*** ITEMS

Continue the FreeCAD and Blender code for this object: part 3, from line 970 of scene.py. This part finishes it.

******
*** ITEMS

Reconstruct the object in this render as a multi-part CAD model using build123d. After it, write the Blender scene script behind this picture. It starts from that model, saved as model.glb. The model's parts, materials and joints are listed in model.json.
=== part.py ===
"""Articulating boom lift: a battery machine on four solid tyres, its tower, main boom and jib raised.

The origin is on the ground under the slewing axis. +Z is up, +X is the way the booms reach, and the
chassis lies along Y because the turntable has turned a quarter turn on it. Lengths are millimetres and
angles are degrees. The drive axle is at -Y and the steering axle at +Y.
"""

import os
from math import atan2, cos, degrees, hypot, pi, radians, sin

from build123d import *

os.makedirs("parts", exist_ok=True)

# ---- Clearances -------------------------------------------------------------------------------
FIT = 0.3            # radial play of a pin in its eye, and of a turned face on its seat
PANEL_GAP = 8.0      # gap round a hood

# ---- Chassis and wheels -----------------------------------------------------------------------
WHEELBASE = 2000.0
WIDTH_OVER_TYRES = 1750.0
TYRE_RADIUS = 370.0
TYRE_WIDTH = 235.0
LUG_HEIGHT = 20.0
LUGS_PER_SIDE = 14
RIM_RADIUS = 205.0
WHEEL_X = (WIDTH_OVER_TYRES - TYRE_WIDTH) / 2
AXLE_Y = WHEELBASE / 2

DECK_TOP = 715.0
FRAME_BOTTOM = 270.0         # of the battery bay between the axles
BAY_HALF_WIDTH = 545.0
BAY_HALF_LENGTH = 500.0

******
*** ITEMS

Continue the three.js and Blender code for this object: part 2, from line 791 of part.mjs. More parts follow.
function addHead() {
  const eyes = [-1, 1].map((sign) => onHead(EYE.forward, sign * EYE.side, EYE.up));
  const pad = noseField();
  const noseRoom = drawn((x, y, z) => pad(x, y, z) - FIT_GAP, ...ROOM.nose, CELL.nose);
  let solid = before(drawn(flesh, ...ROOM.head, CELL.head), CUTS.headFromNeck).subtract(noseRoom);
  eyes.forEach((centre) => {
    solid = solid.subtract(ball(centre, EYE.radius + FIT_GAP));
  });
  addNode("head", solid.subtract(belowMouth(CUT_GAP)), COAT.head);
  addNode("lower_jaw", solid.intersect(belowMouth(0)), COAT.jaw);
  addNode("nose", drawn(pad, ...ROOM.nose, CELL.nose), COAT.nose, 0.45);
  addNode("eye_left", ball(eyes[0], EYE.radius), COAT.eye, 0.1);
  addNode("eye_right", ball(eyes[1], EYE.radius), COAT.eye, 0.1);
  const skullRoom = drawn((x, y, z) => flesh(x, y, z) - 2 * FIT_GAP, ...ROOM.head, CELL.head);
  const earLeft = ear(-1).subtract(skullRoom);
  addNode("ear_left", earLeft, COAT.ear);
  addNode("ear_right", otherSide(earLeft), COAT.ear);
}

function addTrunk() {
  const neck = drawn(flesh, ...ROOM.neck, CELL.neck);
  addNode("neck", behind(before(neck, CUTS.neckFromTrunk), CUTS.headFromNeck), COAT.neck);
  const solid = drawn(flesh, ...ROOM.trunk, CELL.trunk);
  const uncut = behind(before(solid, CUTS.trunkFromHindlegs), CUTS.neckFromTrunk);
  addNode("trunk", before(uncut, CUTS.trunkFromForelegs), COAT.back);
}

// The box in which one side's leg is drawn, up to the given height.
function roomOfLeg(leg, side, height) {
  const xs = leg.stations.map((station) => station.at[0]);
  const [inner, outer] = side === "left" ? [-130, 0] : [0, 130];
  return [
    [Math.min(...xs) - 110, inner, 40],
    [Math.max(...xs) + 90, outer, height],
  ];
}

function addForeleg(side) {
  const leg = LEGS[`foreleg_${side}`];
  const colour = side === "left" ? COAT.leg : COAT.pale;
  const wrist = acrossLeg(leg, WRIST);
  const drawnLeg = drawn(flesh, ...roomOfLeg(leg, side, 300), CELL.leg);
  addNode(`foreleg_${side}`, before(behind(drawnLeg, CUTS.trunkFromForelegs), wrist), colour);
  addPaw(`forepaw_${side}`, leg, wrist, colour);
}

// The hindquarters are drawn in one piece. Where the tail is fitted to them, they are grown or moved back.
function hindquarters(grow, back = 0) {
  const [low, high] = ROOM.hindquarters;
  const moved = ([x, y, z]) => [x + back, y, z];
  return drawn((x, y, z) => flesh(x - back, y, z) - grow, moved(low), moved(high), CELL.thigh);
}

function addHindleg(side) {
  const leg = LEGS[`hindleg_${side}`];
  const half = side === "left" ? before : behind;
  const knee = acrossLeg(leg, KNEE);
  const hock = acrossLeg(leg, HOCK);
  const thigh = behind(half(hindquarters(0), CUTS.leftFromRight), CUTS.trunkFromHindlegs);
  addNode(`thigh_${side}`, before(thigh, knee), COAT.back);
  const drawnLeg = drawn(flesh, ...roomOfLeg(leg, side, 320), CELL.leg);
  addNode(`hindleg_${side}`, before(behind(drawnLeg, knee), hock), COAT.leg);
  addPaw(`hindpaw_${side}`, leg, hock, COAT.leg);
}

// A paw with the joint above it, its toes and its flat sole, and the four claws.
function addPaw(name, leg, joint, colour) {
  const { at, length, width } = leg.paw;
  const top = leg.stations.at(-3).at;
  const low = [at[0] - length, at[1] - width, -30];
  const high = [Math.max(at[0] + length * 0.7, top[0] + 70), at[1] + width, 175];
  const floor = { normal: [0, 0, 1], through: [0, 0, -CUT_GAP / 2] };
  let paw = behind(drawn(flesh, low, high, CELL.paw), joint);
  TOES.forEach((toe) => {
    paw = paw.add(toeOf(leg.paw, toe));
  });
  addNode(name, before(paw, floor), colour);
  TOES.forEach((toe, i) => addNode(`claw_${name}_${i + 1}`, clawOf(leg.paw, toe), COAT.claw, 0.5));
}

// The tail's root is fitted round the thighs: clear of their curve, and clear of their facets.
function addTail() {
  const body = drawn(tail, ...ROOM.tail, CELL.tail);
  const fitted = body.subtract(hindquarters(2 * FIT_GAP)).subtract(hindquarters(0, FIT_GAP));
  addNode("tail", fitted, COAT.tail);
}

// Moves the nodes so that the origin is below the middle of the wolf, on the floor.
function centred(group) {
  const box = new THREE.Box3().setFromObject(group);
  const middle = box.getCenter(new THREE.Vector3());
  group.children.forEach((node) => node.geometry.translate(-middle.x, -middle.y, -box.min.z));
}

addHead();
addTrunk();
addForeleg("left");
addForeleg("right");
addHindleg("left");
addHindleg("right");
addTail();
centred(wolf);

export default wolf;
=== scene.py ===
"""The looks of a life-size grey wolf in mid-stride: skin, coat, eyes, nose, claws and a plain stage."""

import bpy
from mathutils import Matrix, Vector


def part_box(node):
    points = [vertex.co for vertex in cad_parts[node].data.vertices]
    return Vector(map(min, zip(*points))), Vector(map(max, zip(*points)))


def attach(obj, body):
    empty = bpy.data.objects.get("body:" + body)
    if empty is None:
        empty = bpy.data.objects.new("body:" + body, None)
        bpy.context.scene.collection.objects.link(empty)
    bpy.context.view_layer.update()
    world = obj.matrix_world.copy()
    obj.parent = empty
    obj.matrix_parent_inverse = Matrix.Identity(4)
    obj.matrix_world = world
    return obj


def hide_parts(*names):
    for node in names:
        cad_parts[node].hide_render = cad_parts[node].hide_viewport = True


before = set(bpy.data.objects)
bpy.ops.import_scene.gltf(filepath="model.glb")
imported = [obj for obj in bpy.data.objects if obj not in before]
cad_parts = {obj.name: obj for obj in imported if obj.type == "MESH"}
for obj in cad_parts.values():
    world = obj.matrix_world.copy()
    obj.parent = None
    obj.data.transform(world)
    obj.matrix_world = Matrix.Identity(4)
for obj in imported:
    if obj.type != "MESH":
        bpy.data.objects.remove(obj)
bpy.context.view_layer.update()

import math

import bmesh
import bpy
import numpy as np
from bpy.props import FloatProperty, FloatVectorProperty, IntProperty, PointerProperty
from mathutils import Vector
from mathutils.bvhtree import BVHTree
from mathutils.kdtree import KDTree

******

▸ DIRECTIVE: Print the lines from the line containing "obj.matrix_parent_inverse = Matrix.Identity(4)" to the line containing "from mathutils.kdtree import KDTree", both ends included, exactly and with nothing added.

▸ FINAL ANSWER:
    obj.matrix_parent_inverse = Matrix.Identity(4)
    obj.matrix_world = world
    return obj


def hide_parts(*names):
    for node in names:
        cad_parts[node].hide_render = cad_parts[node].hide_viewport = True


before = set(bpy.data.objects)
bpy.ops.import_scene.gltf(filepath="model.glb")
imported = [obj for obj in bpy.data.objects if obj not in before]
cad_parts = {obj.name: obj for obj in imported if obj.type == "MESH"}
for obj in cad_parts.values():
    world = obj.matrix_world.copy()
    obj.parent = None
    obj.data.transform(world)
    obj.matrix_world = Matrix.Identity(4)
for obj in imported:
    if obj.type != "MESH":
        bpy.data.objects.remove(obj)
bpy.context.view_layer.update()

import math

import bmesh
import bpy
import numpy as np
from bpy.props import FloatProperty, FloatVectorProperty, IntProperty, PointerProperty
from mathutils import Vector
from mathutils.bvhtree import BVHTree
from mathutils.kdtree import KDTree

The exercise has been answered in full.